The biggest drop in the uninsured was among people age 19 to 25, which is attributed to President Barack Obama’s health law provision that allows families to keep adult children on their health plans until age 26. The Obama administration said about 3 million people have gained coverage from this provision.

A related Census report issued Thursday  found the uninsured rate of young adults (age 19 to 25) dropped from 31.7 percent in 2009 to 28.2 percent in 2011, while the rate for those 26 to 29 continued to increase, from 28.9 percent to 29.7 percent.  The report found Vermont had the biggest drop in uninsured young adults, as the rate fell from 24.8 percent in 2009 to 10.9 percent in 2011.

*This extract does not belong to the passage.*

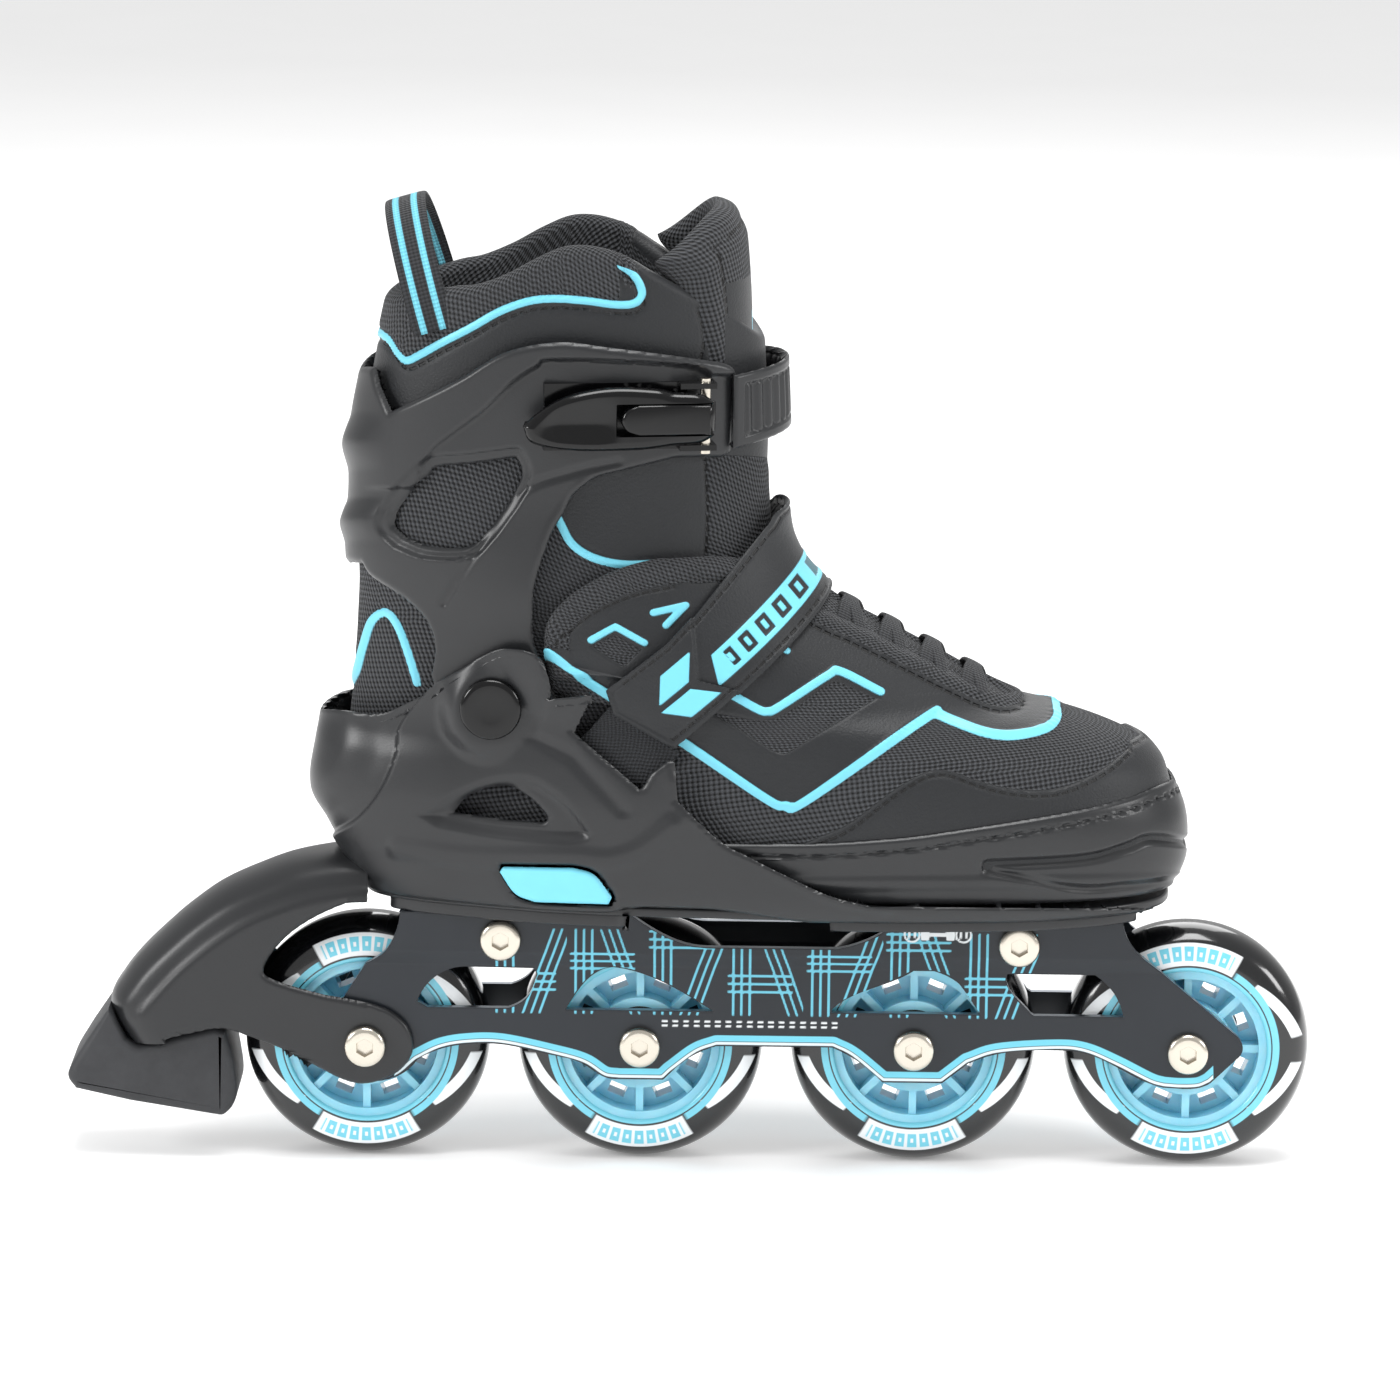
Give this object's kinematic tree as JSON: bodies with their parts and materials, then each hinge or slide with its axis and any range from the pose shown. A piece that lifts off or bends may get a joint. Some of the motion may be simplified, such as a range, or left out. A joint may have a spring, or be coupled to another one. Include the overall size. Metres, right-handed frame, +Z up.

Among states with highest uninsured rates, Texas saw its rate drop slightly from 23.7 percent in 2010 to 23 percent in 2011 and Florida’s rate fell from 21.3 percent to 20.9 percent.

California, the state with highest number of uninsured, saw its rate drop from 18.5 percent to 18.1 percent.

The other states that had a statistically significant drop in uninsured last year were Colorado, Hawaii, Idaho, Illinois, Kansas, Kentucky, Maryland, Michigan, New York, North Carolina, Ohio, South Carolina, Virginia and Wisconsin.